Hartzer explained: “I went through customs ... and then I felt a tap on my right shoulder and I heard a voice say ‘Mr Hartzer’. I turned around and it was one of the same agents that had interviewed me in 2017. He just said to me: ‘You aren’t going anywhere’. All I had on me was the guitar on my back and cameras for my journalism work.”
Hartzer was led into an interview room where he says he was questioned for more than four hours. He says he declined the option of legal representation because he had nothing to hide and intended to be absolutely open about his intentions. “I don't want to make it look like I’ve done anything wrong; I haven’t. I’m proud of what I've done ... and I also believe it’s the best way to get awareness out there.”
Once again, he had his passport taken from him on the basis of his actions in 2017. “I don't see how that’s possible, given no charges were laid, so they shouldn’t be able to use 2017 as grounds to do that.” He intends to pursue legal action to have his passport returned.
Erdoğan is now waging all-out war against the Kurdish liberation movement in Turkey itself, and in northern Iraq and Rojava. Yet the US and the European NATO powers that lecture the world about the fight against terrorism continue to sell Turkey heavy weaponry.

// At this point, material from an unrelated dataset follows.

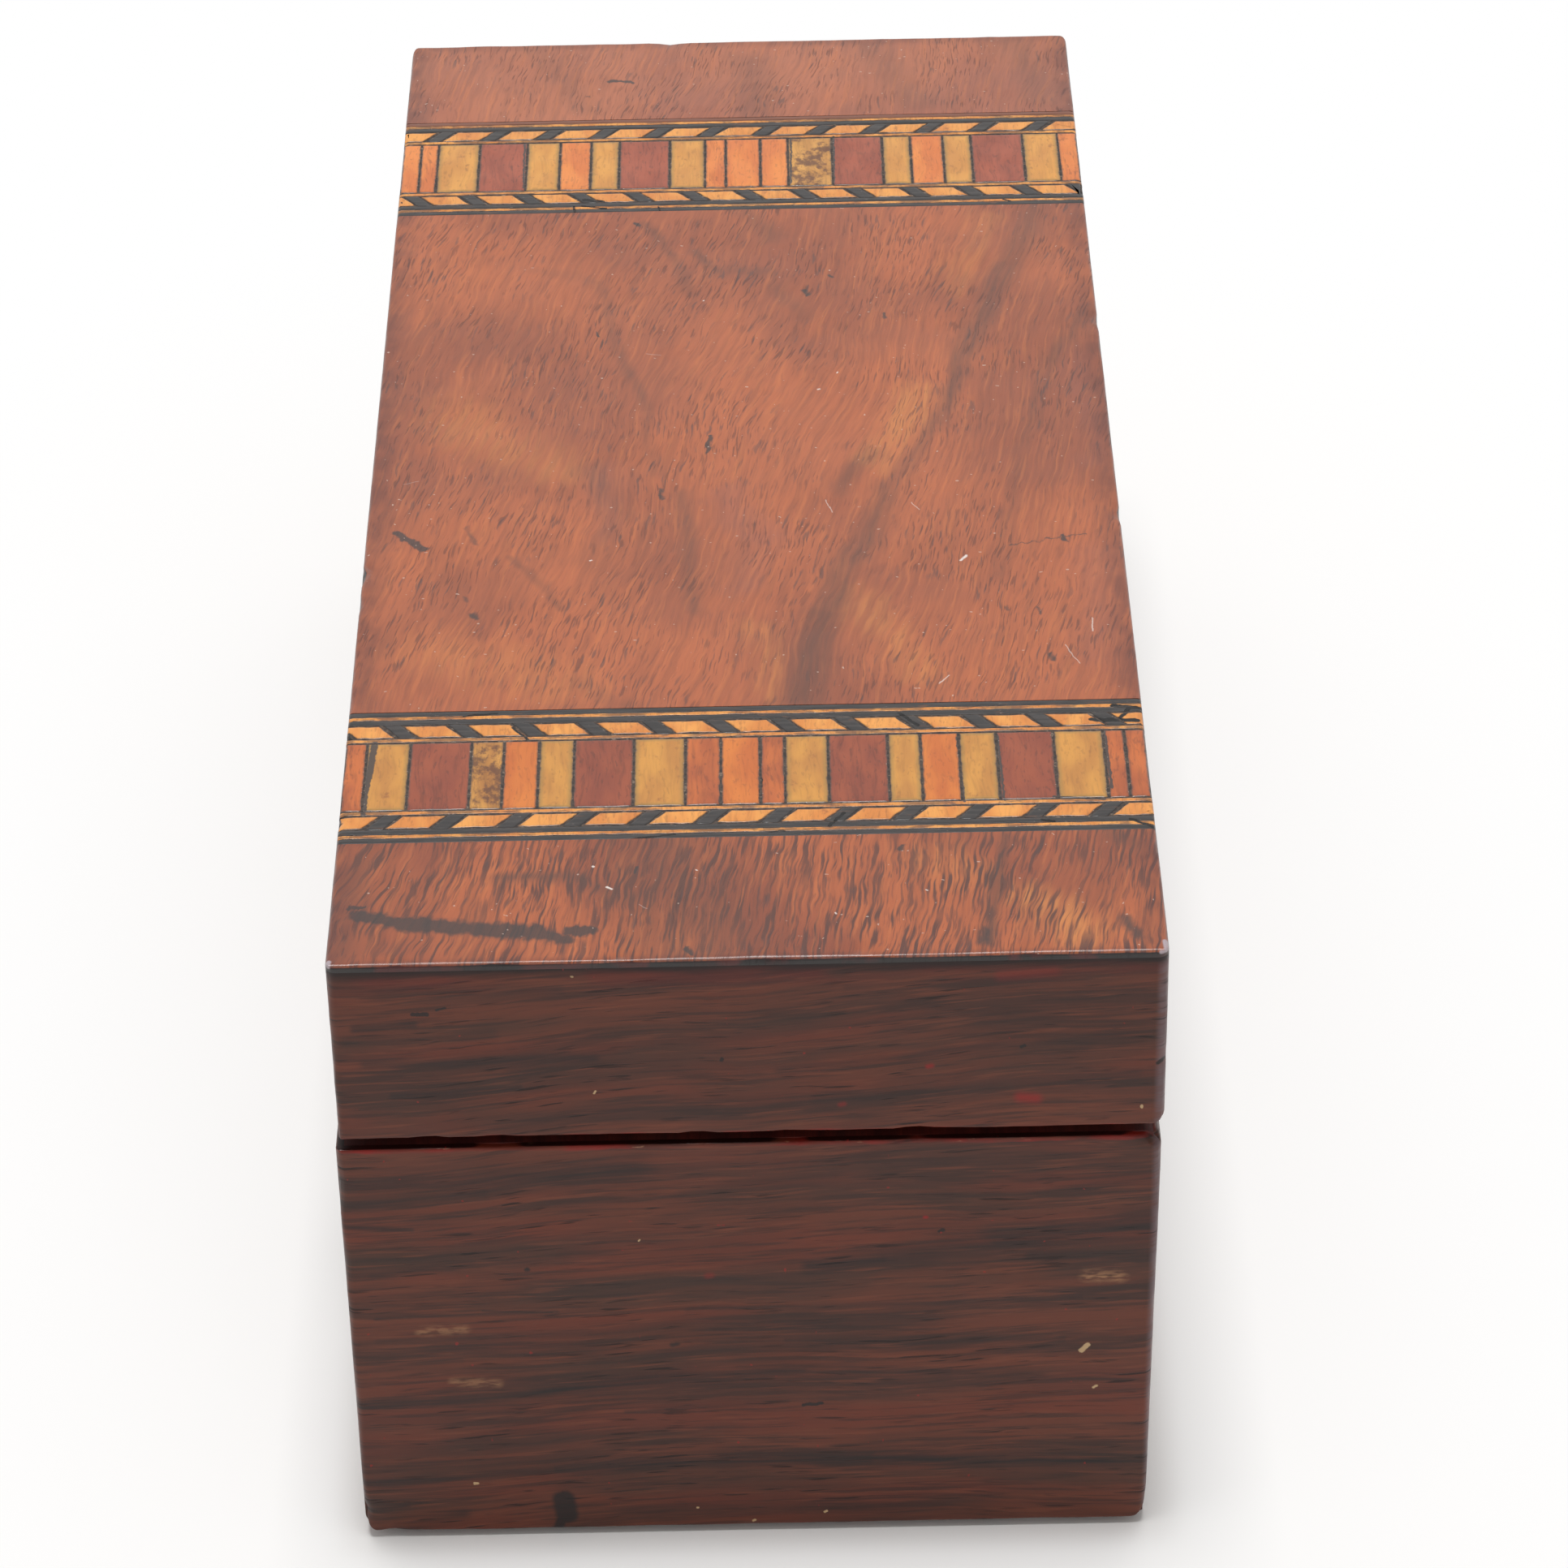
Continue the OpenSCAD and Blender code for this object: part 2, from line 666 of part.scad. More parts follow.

Hartzer was scathing: “I’m disgusted with all the Western powers because they don’t think human life is valuable. If there’s no oil or anything else to be gained then they won’t intervene ... every Western government is responsible especially considering the Kurdish people rid us of such an evil regime. I mean IS still exists, but there are thousands less of them wreaking havoc around the world. The world owes them a debt of gratitude, not betrayal.
“Australians should be helping them, the whole world should be ... Going over to volunteer is a very big decision; you have to accept that you could die. But there are a lot of other things that you can do, that we need to do: raise awareness; raise funds for the Kurdish Red Crescent and get to know the Kurdish community where you live.”